We’re not unlike a lot of businesses, where 401(k)s are the primary way employees save. But it’s difficult to save your own money instead of making ends meet. An ESOP is different in that the company makes those payments for the employee, and those retirement funds have the potential to be worth more than what employees can do on their own in a 401(k). Our hope is that with the reinvestment in the company and people having a more meaningful retirement opportunity, they’ll choose to stay in Mesquite after they retire, and the community can be strengthened by having people stay, people who have better retirements, whose company is stronger.

How have Mesquite’s economy and business market fared? Has the city been more challenged than Las Vegas coming out of the recession?

Lee: I think it was more challenged because the economy was smaller and less diversified. And the industry changed.

In 2008, one of the biggest hotel-casinos in Mesquite closed, so we lost about 25 percent of our total visitation. We lost employees, we had people moving out, and that all happened at the same time as the real estate market was flatlining. It took us a lot of work just to stabilize our hotel-casinos, and now I think we’re coming out of it. Visitation is up. Gaming is actually flat, but it tells us that Mesquite needs new reasons to visit, new drivers.

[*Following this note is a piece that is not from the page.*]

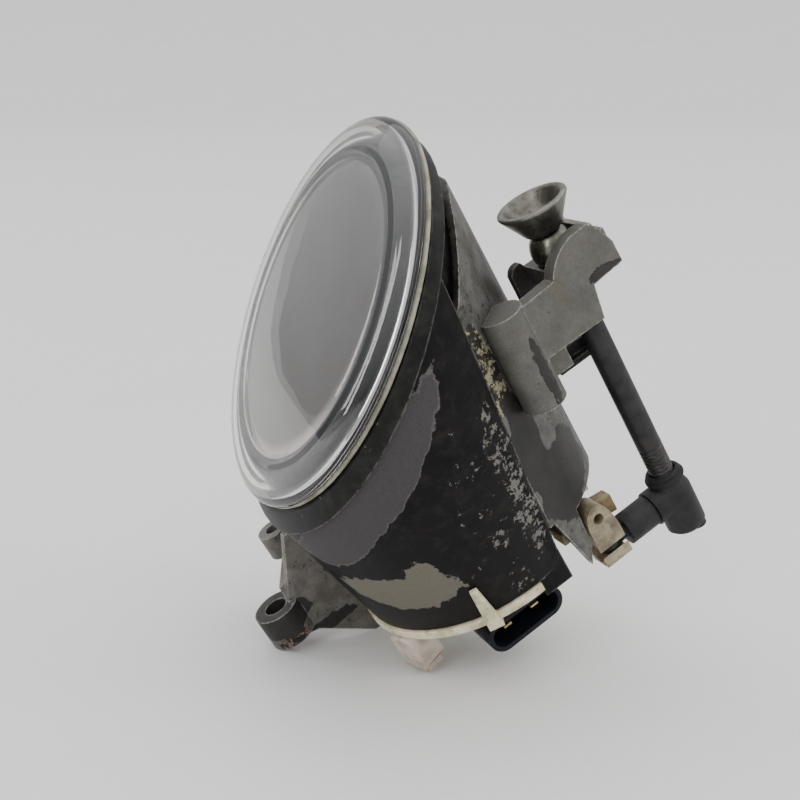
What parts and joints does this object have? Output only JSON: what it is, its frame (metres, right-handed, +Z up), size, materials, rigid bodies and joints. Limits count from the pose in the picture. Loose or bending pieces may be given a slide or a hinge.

Where do you see your business headed over the next couple of years?

Carrier: We want the company to continue to strengthen financially. That means having growth in revenue and improved operating profits. But the way — the how — is, aspirationally, we want to provide the guest-service and guest-interaction portions of our business, the product, as good or better than anyone in our industry. In the end, this is a personal business. People spend entertainment dollars with us because they feel as though they’re getting something of value in return.

We had long since started the culture of employee ownership before we created the ESOP. We are — and have always been — a family business. Interestingly for us then, having employee ownership in the form of an ESOP changes nothing. We were a family business before, we’re a family business after.